Mendelson: Yes, the professor makes the initial presentation to the Disciplinary Officer and then the professor gives the information to him or her describing the context, answering questions, but in the interview with the students there may be information that is confidential, that is private, that the professor has... does not have a right to have access to.

Finnerty: But shouldn't he be involved in some way? Doesn't that just make sense as the process continues?

Mendelson: There are some people at McGill who claim that... who believe that. There are others who see the benefit of having an independent party review the case. The idea is not to set up an adversarial situation between the student and the professor.

Finnerty: Ok, the larger charge that Prof. Cooperstock puts goes something like this. And here he is again, from Daybreak:

What we're seeing over the past few years is that cheating is on the rise, markedly so. Student attitudes towards academic integrity is on the decline. Students are showing far less regard for the integrity of their work. There is a blatant attempt to subvert the system in terms of students feeling that if they're not happy with a final grade assigned, they just have to badger the professor until the professor agrees to inflate their grade. Because if not, there will be so much paperwork, as the student... for the professor, as the student goes through all of the channels the university provides them, in terms of Ombudsman, student support, Associate Deans, Chairs, and so on, who will pressure and coerce the professor to find some way to raise that student's mark to an acceptable level to the student.

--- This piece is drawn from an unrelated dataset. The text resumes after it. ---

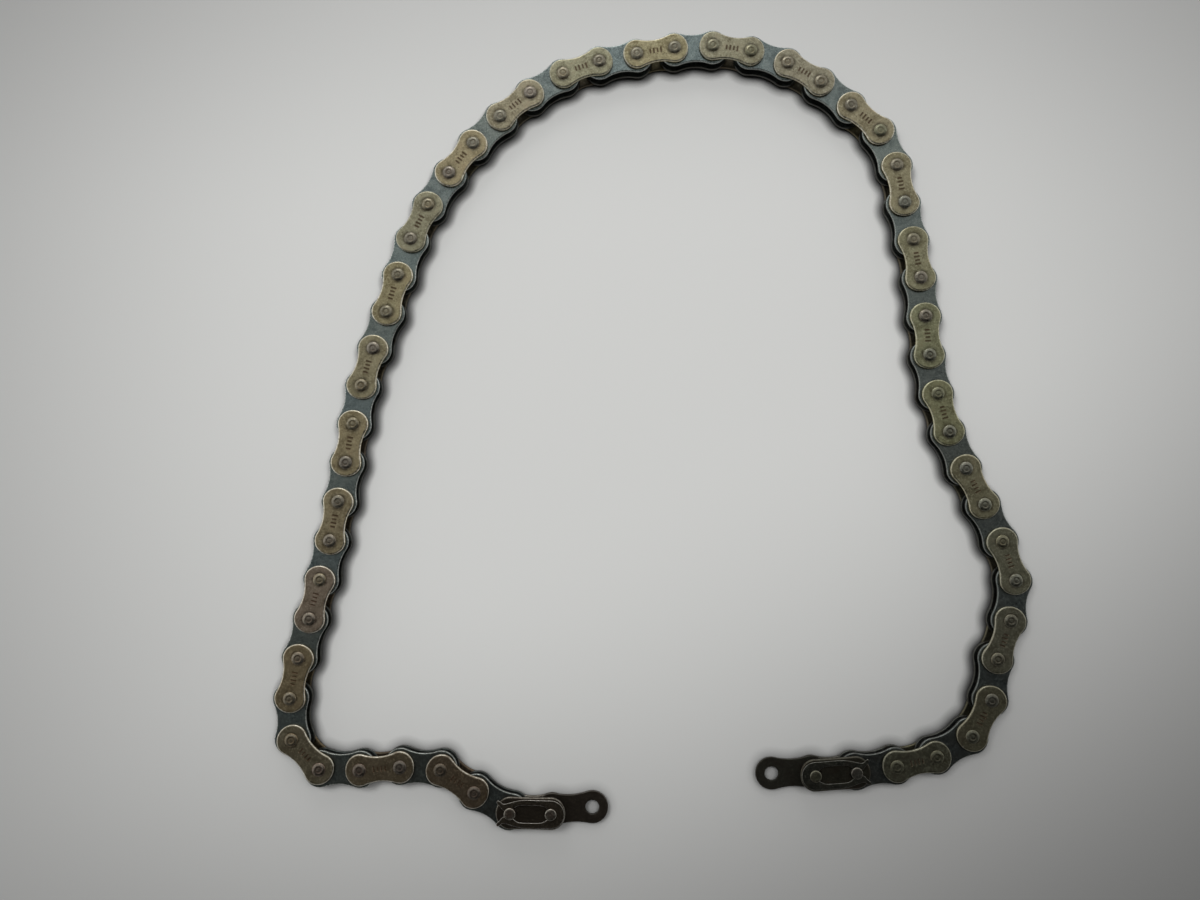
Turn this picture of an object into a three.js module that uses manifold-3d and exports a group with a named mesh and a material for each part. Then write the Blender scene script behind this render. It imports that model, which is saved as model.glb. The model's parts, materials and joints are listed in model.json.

Finnerty: Professor Cooperstock there. And Mr. Mendelson, as a last question, Jeremy Cooperstock sees himself very much as a whistle-blower, someone who's set up a website, because he thinks by blowing the whistle, he'll force your institution to clean out those people at the higher levels who are facilitating cheats, in his words, and diminishing your reputation. So he's a whistle-blower in his own mind. How do you see him?

Mendelson: Well, I see him as not reflective of what's actually going on at McGill. McGill has been very active in the area of academic integrity. We take a four-pillered approach if you will. We have a number of initiatives in the university to promote academic integrity, such as facilitating conversations between faculty and their students. We prevent cheating and plagiarism in a number of ways, for example, in careful administration of exams and in advising professors how to construct assignments that are not plagiarizable. We monitor what students do in terms of invigilating exams and in terms of text-matching software...

Finnerty: Do you think you have a problem here?

Mendelson: No, I don't think we have a problem. I think that what we have is a social context in which cheating is on the rise, where students have access to information on the Internet for example and where every year we have a new batch of students who come in and we have to do our best to socialize them to what it means to do honest academic work. And I think we're succeeding at that.